With the average age of the population on the rise, aortic heart valve replacement is being growingly requested. An expected 850,000 patients will need experience heart valve replacements in 2050. Researchers are anticipating such demand with a new alternative.
A group of scientists at ETH Zurich and the South African company Strait Access Technologies are working with 3-D printers in order to manufacture custom-made artificial heart valves, made out of silicone and created in just an hour.
Working with silicone valves means tailoring it more precisely to the patient. Researchers first determine the shape and size of the heart by using computer tomography or magnetic resonance imaging. Then, they can print a valve that is a perfect match to the heart chamber.
In order to avoid any problems with the implant, researchers create a digital model and a computer simulation with a set of images. Safety is also guaranteed by the material compatibility with the human body, as blood can flow normally through the artificial valve.

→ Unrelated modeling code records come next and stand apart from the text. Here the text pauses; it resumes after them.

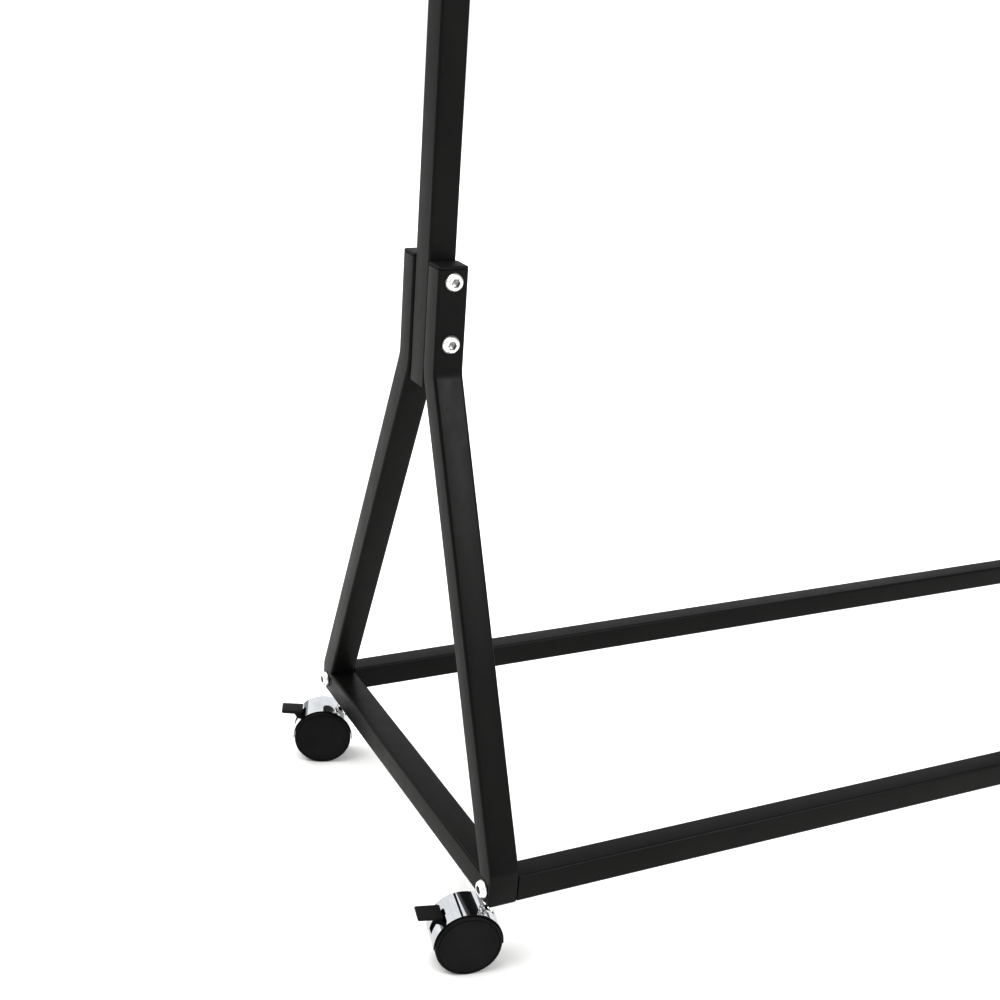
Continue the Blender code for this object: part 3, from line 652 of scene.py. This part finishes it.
def place_bolts():
    for side, side_name in SIDES:
        for name in ("upper", "lower"):
            place_bolt(f"{side_name}_post_bolt_{name}", "post_bolt", (0, -1))
        for name in ("front", "rear"):
            place_bolt(f"{side_name}_corner_bolt_{name}", "corner_bolt", (side, 0))
        for name in ("upper", "lower"):
            place_bolt(f"{side_name}_panel_bolt_{name}", "panel_bolt", (side, 0))


# ---------------------------------------------------------------- pegboard

def place_panel_rail(level_name, opens):
    """A grooved rail with rounded lips. opens is 1 where the groove opens upwards."""
    node = f"panel_rail_{level_name}"
    low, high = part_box(node)
    half = (high.y - low.y) / 2
    height = high.z - low.z
    groove = GROOVE_WIDTH / 2
    corner, lip = PANEL_RAIL_CORNER, PANEL_RAIL_LIP
    half_outline = arc((half - corner, corner), corner, -90.0, 0.0, CORNER_STEPS)
    half_outline += arc((half - lip, height - lip), lip, 0.0, 90.0, LIP_STEPS)
    half_outline += arc((groove + lip, height - lip), lip, 90.0, 180.0, LIP_STEPS)
    half_outline += [(groove, height - GROOVE_DEPTH)]
    outline = half_outline + [(-y, z) for y, z in reversed(half_outline)]
    base = low.z if opens > 0 else high.z
    shape = bmesh.new()
    rings = [[Vector((x, y, base + opens * z)) for y, z in outline] for x in (low.x, high.x)]
    add_skin(shape, rings)
    place_piece(f"{node}_channel", mesh_from(shape, node), [COAT], STAND, (node,))


def place_pegboard():
    """Perforated board: each hole is a cell of the board, with its edge broken on both faces."""
    low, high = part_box("pegboard")
    columns = round((high.x - low.x) / PEG_PITCH)
    rows = round((high.z - low.z) / PEG_PITCH)
    xs = [low.x] + [(i - columns / 2) * PEG_PITCH for i in range(1, columns)] + [high.x]
    middle = (low.z + high.z) / 2
    zs = [low.z] + [middle + (i - rows / 2) * PEG_PITCH for i in range(1, rows)] + [high.z]
    front, back = low.y, high.y
    shape = bmesh.new()
    corners = {}
    for face_y in (front, back):
        for i, x in enumerate(xs):
            for j, z in enumerate(zs):
                corners[face_y, i, j] = shape.verts.new((x, face_y, z))
    quarter = PEG_HOLE_STEPS // 4
    for i in range(columns):
        for j in range(rows):
            centre_x = (i + 0.5 - columns / 2) * PEG_PITCH
            centre_z = middle + (j + 0.5 - rows / 2) * PEG_PITCH
            rings = []
            for radius, y in ((PEG_HOLE_RADIUS + PEG_HOLE_EDGE, front),
                              (PEG_HOLE_RADIUS, front + PEG_HOLE_EDGE),
                              (PEG_HOLE_RADIUS, back - PEG_HOLE_EDGE),
                              (PEG_HOLE_RADIUS + PEG_HOLE_EDGE, back)):
                ring = []
                for step in range(PEG_HOLE_STEPS):
                    angle = (step + 0.5) / PEG_HOLE_STEPS * 2 * pi
                    ring.append(shape.verts.new((centre_x + radius * cos(angle), y,
                                                 centre_z + radius * sin(angle))))
                rings.append(ring)
            for near, far in zip(rings, rings[1:]):
                for step in range(PEG_HOLE_STEPS):
                    after = (step + 1) % PEG_HOLE_STEPS
                    wall = shape.faces.new((near[step], near[after], far[after], far[step]))
                    wall.material_index = 1
            for ring, face_y in ((rings[0], front), (rings[3], back)):
                around = [corners[face_y, i + 1, j + 1], corners[face_y, i, j + 1], corners[face_y, i, j],
                          corners[face_y, i + 1, j]]
                for side in range(4):
                    start = side * quarter + quarter // 2 - 1
                    points = [ring[(start + k) % PEG_HOLE_STEPS] for k in range(quarter + 1)]
                    shape.faces.new([around[side]] + points + [around[(side + 1) % 4]])
    for i in range(columns):
        for j in (0, rows):
            edge = [corners[front, i, j], corners[front, i + 1, j],
                    corners[back, i + 1, j], corners[back, i, j]]
            shape.faces.new(edge).material_index = 1
    for j in range(rows):
        for i in (0, columns):
            edge = [corners[front, i, j], corners[front, i, j + 1],
                    corners[back, i, j + 1], corners[back, i, j]]
            shape.faces.new(edge).material_index = 1
    place_piece("perforated_board", mesh_from(shape, "perforated_board"), [PAINT, FIBRE], STAND,
                ("pegboard",))


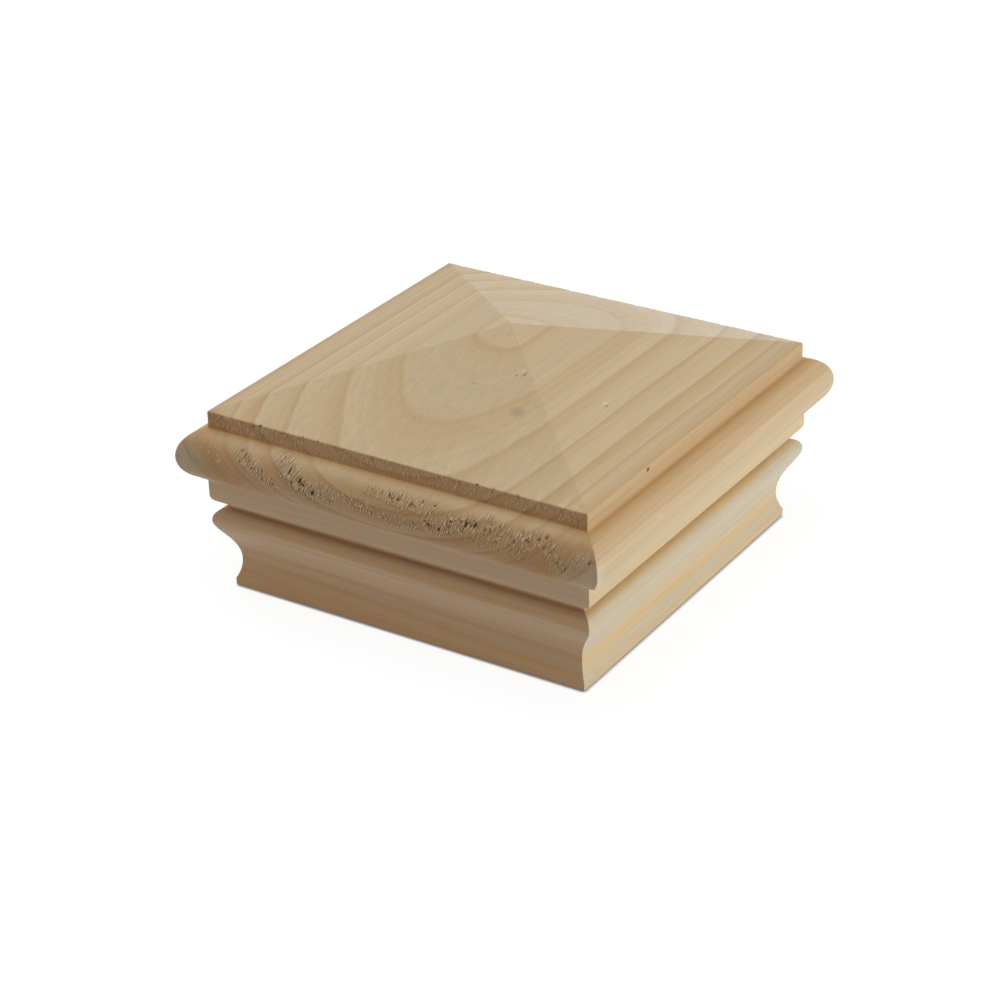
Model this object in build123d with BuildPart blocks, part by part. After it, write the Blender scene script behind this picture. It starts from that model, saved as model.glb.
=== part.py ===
from build123d import *
import os
from math import isclose

os.makedirs("parts", exist_ok=True)

# A low pyramid cap for a nominal 4 by 4 post: one milled block seated on a mitred frame of four
# lengths of moulding. Millimetres, +Z up, origin at the centre of the frame's foot. The block's
# grain runs along Y, so its -Y and +Y edges are end grain.

# Square socket for the post, and the moulding that walls it
socket_width = 92.1
moulding_height = 36.0
frieze_thickness = 17.45
frieze_height = 8.0
frieze_edge_radius = 2.8
groove_gap = 2.0
bead_thickness = 17.3
bead_radius = 3.5
bead_pull = 3.6
cove_thickness = 11.65
cove_height = 8.8
cove_pull = 6.8
foot_thickness = 13.3
foot_land_height = 2.5
foot_edge_radius = 0.8

# Block, milled from one planed board that overhangs the frame all round
block_overhang = 6.35
block_thickness = 38.1
edge_reach = 7.15
pyramid_rise = 16.8
step_height = 5.0
step_foot_radius = 0.7
eave_radius = 0.4

# Finishing brads, driven up through the moulding into the block, two to a side
brad_length = 50.0
brad_radius = 0.8
brad_head_radius = 1.4
brad_head_height = 0.9
brad_point_length = 2.4
brad_tip_radius = 0.2
brad_recess = 1.0
brad_inset = 6.0
brad_spacing = 70.0
brad_clearance = 0.05

# Widths and levels worked out from the sizes above
frame_width = socket_width + 2 * frieze_thickness
block_width = frame_width + 2 * block_overhang
pyramid_width = block_width - 2 * edge_reach
eave_level = moulding_height + block_thickness - pyramid_rise
edge_thickness = block_thickness - pyramid_rise - step_height
brad_ledge = brad_recess + brad_head_height
brad_top = brad_recess + brad_length

# Each side of the frame by the direction that it faces, turned about Z from +X
frame_sides = {
    "moulding_front": -90,
    "moulding_right": 0,
    "moulding_back": 90,
    "moulding_left": 180,
}
upright = (Align.CENTER, Align.CENTER, Align.MIN)


def step_corners():
    """The open sketch's corners on the step's two sides, in rows from the lowest up."""
    corners = vertices().filter_by(
        lambda corner: isclose(abs(corner.X), pyramid_width / 2, rel_tol=1e-6)
    )
    return corners.group_by(Axis.Y)


def block_section():
    """Across the block, drawn into the open sketch: half-round edge, step and low gable."""
    with Locations((0, moulding_height + edge_thickness / 2)):
        SlotOverall(block_width, edge_thickness)
        Rectangle(
            pyramid_width, edge_thickness / 2 + step_height, align=(Align.CENTER, Align.MIN)
        )
    with Locations((0, eave_level)):
        Polygon((-pyramid_width / 2, 0), (pyramid_width / 2, 0), (0, pyramid_rise), align=None)
    fillet(step_corners()[0], radius=step_foot_radius)
    fillet(step_corners()[-1], radius=eave_radius)


def moulding_section():
    """Across one length of moulding, drawn into the open sketch with its face towards +X."""
    back = socket_width / 2
    frieze_face = back + frieze_thickness
    frieze_bottom = moulding_height - frieze_height
    bead_nose = back + bead_thickness
    groove_wall = bead_nose - bead_radius
    bead_level = frieze_bottom - groove_gap - bead_radius
    cove_face = back + cove_thickness
    foot_face = back + foot_thickness
    with BuildLine() as outline:
        Polyline(
            (back, 0),
            (back, moulding_height),
            (frieze_face, moulding_height),
            (frieze_face, frieze_bottom),
            (groove_wall, frieze_bottom),
            (groove_wall, bead_level + bead_radius),
        )
        CenterArc((groove_wall, bead_level), bead_radius, start_angle=0, arc_size=90)
        Bezier(
            (bead_nose, bead_level),
            (bead_nose, bead_level - bead_pull),
            (cove_face, cove_height + cove_pull),
            (cove_face, cove_height),
        )
        TangentArc((cove_face, cove_height), (foot_face, foot_land_height), tangent=(0, -1))
        Polyline((foot_face, foot_land_height), (foot_face, 0), (back, 0))
    make_face(outline.edges())
    frieze_edge = vertices().sort_by_distance((frieze_face, frieze_bottom))[0]
    fillet(frieze_edge, radius=frieze_edge_radius)
    foot_edge = vertices().sort_by_distance((foot_face, 0))[0]
    fillet(foot_edge, radius=foot_edge_radius)


def brad_places(level):
    """Where the brads' axes cross a level, two on each side of the frame."""
    line = socket_width / 2 + brad_inset
    starts = [Vector(line, side * brad_spacing / 2, level) for side in (-1, 1)]
    return [start.rotate(Axis.Z, turn) for turn in frame_sides.values() for start in starts]


# The block: the same section milled both ways, so the edges meet in mitred corners
with BuildPart() as cap_block:
    with BuildSketch(Plane.XZ):
        block_section()
    extrude(amount=block_width / 2, both=True)
    with BuildSketch(Plane.YZ):
        block_section()
    extrude(amount=block_width / 2, both=True, mode=Mode.INTERSECT)
    with Locations(*brad_places(moulding_height)):
        Cylinder(
            brad_radius + brad_clearance,
            brad_top + brad_clearance - moulding_height,
            align=upright,
            mode=Mode.SUBTRACT,
        )
cap_block.part.label = "cap_block"
export_step(cap_block.part, "parts/cap_block.step")

# The frame: four lengths of one moulding, each mitred at both ends and bored for its brads
for side_name, turn in frame_sides.items():
    outward = Vector(1, 0, 0).rotate(Axis.Z, turn)
    along = Vector(0, -1, 0).rotate(Axis.Z, turn)
    with BuildPart() as side_moulding:
        with BuildSketch(Plane(origin=(0, 0, 0), x_dir=outward, z_dir=along)):
            moulding_section()
        extrude(amount=frame_width / 2, both=True)
        for end in (-1, 1):
            split(bisect_by=Plane(origin=(0, 0, 0), z_dir=outward + along * end), keep=Keep.TOP)
        with Locations(*brad_places(0)):
            Cylinder(
                brad_head_radius + brad_clearance, brad_ledge, align=upright, mode=Mode.SUBTRACT
            )
            Cylinder(
                brad_radius + brad_clearance, moulding_height, align=upright, mode=Mode.SUBTRACT
            )
    side_moulding.part.label = side_name
    export_step(side_moulding.part, f"parts/{side_name}.step")

# The brads: head, shank and point, each seated against the ledge of its counterbore
with BuildPart() as brads:
    with Locations(*brad_places(brad_recess)):
        Cylinder(brad_head_radius, brad_head_height, align=upright)
        Cylinder(brad_radius, brad_length - brad_point_length, align=upright)
    with Locations(*brad_places(brad_top - brad_point_length)):
        Cone(brad_radius, brad_tip_radius, brad_point_length, align=upright)
brads.part.label = "brads"
export_step(brads.part, "parts/brads.step")
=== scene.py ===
import math
import random

import bpy
from mathutils import Matrix, Vector, noise


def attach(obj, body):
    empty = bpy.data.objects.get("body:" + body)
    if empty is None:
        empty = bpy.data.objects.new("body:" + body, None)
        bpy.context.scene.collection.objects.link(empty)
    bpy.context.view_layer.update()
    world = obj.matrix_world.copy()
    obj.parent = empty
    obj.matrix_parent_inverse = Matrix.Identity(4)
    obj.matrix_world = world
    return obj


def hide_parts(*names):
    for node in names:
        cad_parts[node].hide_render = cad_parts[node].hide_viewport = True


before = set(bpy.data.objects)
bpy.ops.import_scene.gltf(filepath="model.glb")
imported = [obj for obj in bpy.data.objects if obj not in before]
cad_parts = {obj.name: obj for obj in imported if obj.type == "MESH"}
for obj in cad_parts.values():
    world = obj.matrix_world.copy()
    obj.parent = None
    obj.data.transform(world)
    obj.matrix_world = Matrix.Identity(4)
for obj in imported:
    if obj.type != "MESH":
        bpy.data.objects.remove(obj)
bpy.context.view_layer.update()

MM = 0.001

# Camera, from the edges of the photographed cap. Right and up shift the whole view.
VIEW_AZIMUTH = math.radians(32.891)
VIEW_ELEVATION = math.radians(27.621)
VIEW_ROLL = math.radians(-1.371)
VIEW_DISTANCE = 773.07 * MM
VIEW_RIGHT = -4.133 * MM
VIEW_UP = -35.778 * MM
VIEW_TARGET = Vector((0, 0, 57.3 * MM))
LENS = 96.009
SENSOR = 36

PLAIN = (1, 1, 1)
COOL = (0.72, 0.96, 1.25)
WARM = (1.02, 0.97, 0.86)

# Lamps: name, azimuth from +X towards +Y, elevation, distance, width, height, power, colour.
LAMPS = (
    ("lamp_right", 10, 3, 1.0, 0.80, 0.20, 5.02, PLAIN),
    ("lamp_top", 270, 80, 1.0, 0.80, 0.80, 4.5, PLAIN),
    ("lamp_back", 150, 40, 1.0, 0.80, 0.80, 1.75, WARM),
    ("lamp_behind", 95, 6, 1.0, 0.80, 0.28, 1.42, COOL),
)
LAMP_TARGET = Vector((0, 0, 0.04))
SKY_LIGHT = 0.19

# The floor, and the share and strength of the white glow that the camera and reflections see in it.
FLOOR_HALF = 3.0
FLOOR_WHITE = (0.85, 0.85, 0.85, 1)
FLOOR_GLOW = 0.80
FLOOR_SEEN = 1.13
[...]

The new silicon valves would allow surgeons to stop using conventional implants, based on animal tissues or polymers combined with metal frames. They have a rigid shape and meant for patients the need to take life-long immunosuppressants to prevent the body from rejecting them.
“The replacement valves currently used are circular, but do not exactly match the shape of the aorta, which is different for each patient,” says Manuel Schaffner, one of the study’s lead authors and former doctoral student of André Studart, Professor for Complex Materials at ETH.
While the conventional valves take several days to be manufactured, the silicone ones can be done in about an hour thanks to the 3-D printers. Scientists need to create a negative impression of the valve, spraying the ink onto it. Then, a printer tough deposits silicone paste to print specific patterns on their surface.
Scientists expect to extend the life of the replacement valves to 10-15 years, which is how long current models last in patients before they need to be exchanged. Nevertheless, it would take at least 10 years before the new artificial valves come into clinical use, as they have to go through clinical trials first.
“It would be marvelous if we could one day produce heart valves that last an entire lifetime and possibly even grow along with the patient so that they could also be implanted in young people as well,” said Schaffner.
The study was published in the journal Matter.